Nichols sagt, sein Sohn, ebenfalls Professor, habe versehentlich entdeckt, dass eine psychedelische Substanz ein sehr effektiver Entzündungshemmer sei, der vielleicht sogar Asthma blockieren könne. Er konnte die Verbindung allerdings nur erforschen, weil man sie nicht verboten hatte.

Der bürokratische Prozess, den man durchlaufen muss, um illegale Substanzen zu erforschen, ist überall beschwerlich, und manchmal müssen Hunderte Substanzen getestet werden, um zu sehen, welche davon hilft. Doch für jede Droge, die verboten ist, braucht es eine eigene Lizenz, und die Behörden müssen im Voraus darüber informiert werden, was die Forscher zu tun gedenken. Da Wissenschaftlicher oft vorher nicht wissen, was sie feststellen werden, halten solche Vorgaben sie davon ab, überhaupt erst mit diesen Substanzen zu arbeiten. So könnte es sein, dass uns Heilmittel für Alzheimer oder das Zika-Virus entgehen, und wir es nicht einmal wissen; andere Entdeckungen könnten wir vielleicht auch viel früher machen, als es so der Fall ist.

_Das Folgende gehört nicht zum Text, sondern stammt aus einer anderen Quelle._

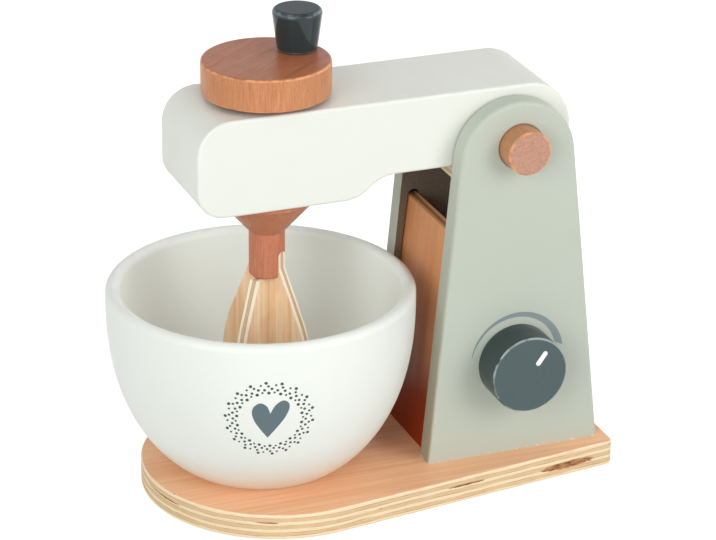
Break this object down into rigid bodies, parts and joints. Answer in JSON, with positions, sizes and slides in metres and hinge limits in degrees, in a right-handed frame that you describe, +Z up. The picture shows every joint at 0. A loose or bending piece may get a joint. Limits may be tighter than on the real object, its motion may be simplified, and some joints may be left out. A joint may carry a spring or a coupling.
{
  "type": "toy stand mixer",
  "caption": "Wooden toy stand mixer: tilting arm with a hand crank and a crossed-plate whisk, loose bowl, slanted column with a dial, plywood board.",
  "frame": {"origin": "where the whisk's axis meets the underside of the board", "axes": "+Z up, +X from the bowl to the column, -Y to the side with the dial"},
  "size_m": [0.2284, 0.1406, 0.225],
  "materials": {
    "plywood": "clear lacquered birch plywood",
    "sage_paint": "matte sage paint on board",
    "white_paint": "satin off-white paint on wood",
    "stained_beech": "satin stained beech",
    "slate_lacquer": "semi-gloss slate grey lacquer on wood",
    "bare_beech": "bare turned beech",
    "white_nylon": "moulded nylon",
    "zinc_steel": "zinc plated"
  },
  "bodies": {
    "stand": {"base_board": "plywood", "dial_side_panel": "sage_paint", "plain_side_panel": "sage_paint", "front_plate": "plywood", "rear_plate": "plywood", "arm_rest": "plywood", "arm_rest_pins": "bare_beech", "base_screws": "zinc_steel"},
    "arm": {"arm": "white_paint", "pivot_dowels": "stained_beech", "crank_washer": "white_nylon"},
    "crank": {"crank_disc": "stained_beech", "drive_shaft": "bare_beech", "whisk_hub": "stained_beech", "whisk_blade_a": "plywood", "whisk_blade_b": "plywood"},
    "crank_knob": {"crank_knob": "slate_lacquer", "crank_knob_screw": "zinc_steel", "crank_knob_washer": "zinc_steel"},
    "dial": {"dial_knob": "slate_lacquer", "dial_screw": "zinc_steel", "dial_washer": "zinc_steel"},
    "bowl": {"bowl": "white_paint"}
  },
  "joints": [
    {"name": "arm_tilt", "type": "hinge", "parent": "stand", "child": "arm", "pos_m": [0.1072, 0, 0.1632], "axis": [0, 1, 0], "range_deg": [0, 45]},
    {"name": "crank_turn", "type": "hinge", "parent": "arm", "child": "crank", "pos_m": [0, 0, 0.19], "axis": [0, 0, 1], "continuous": true},
    {"name": "knob_spin", "type": "hinge", "parent": "crank", "child": "crank_knob", "pos_m": [0.01699, 0.0068, 0.2065], "axis": [0, 0, 1], "continuous": true},
    {"name": "dial_turn", "type": "hinge", "parent": "stand", "child": "dial", "pos_m": [0.1075, -0.0265, 0.058], "axis": [0, 1, 0], "continuous": true},
    {"name": "bowl_lift", "type": "slide", "parent": "stand", "child": "bowl", "axis": [0, 0, 1], "range_m": [0, 0.012]}
  ]
}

Es ist Zeit, dass wir aufhören, uns bei der Frage, was Menschen konsumieren dürfen, versteckten Moralvorstellungen zu unterwerfen. Leute, die sich berauschen wollen, werden immer einen Weg finden. Manche Teenager in den USA, aber auch in Deutschland und Österreich, haben anscheinend angefangen, dass potentiell tödliche "Würgespiel" zu spielen, um ihren Bewusstseinszustand zu verändern—das mag legal sein, doch es ist viel gefährlicher als Gras.

Drogengesetze sollten sich nach den potentiellen Gefahren richten, die von einer Substanz ausgehen, und nicht von ihrem Potential, Spaß oder Entspannung zu bereiten. Vergnügen ist kein Gift, und die Themen, über die wir uns wirklich Gedanken machen müssen, sind Sucht, Organschäden, Krankheiten, Enthemmung, eingeschränkte Fahrtüchtigkeit und andere echte Gefahren. Die Politiker sollen sich meinetwegen darum kümmern, "zu viel Spaß" zu verbieten, wenn sie die echten Probleme wie Ungleichheit, Armut und Gewalt besiegt haben.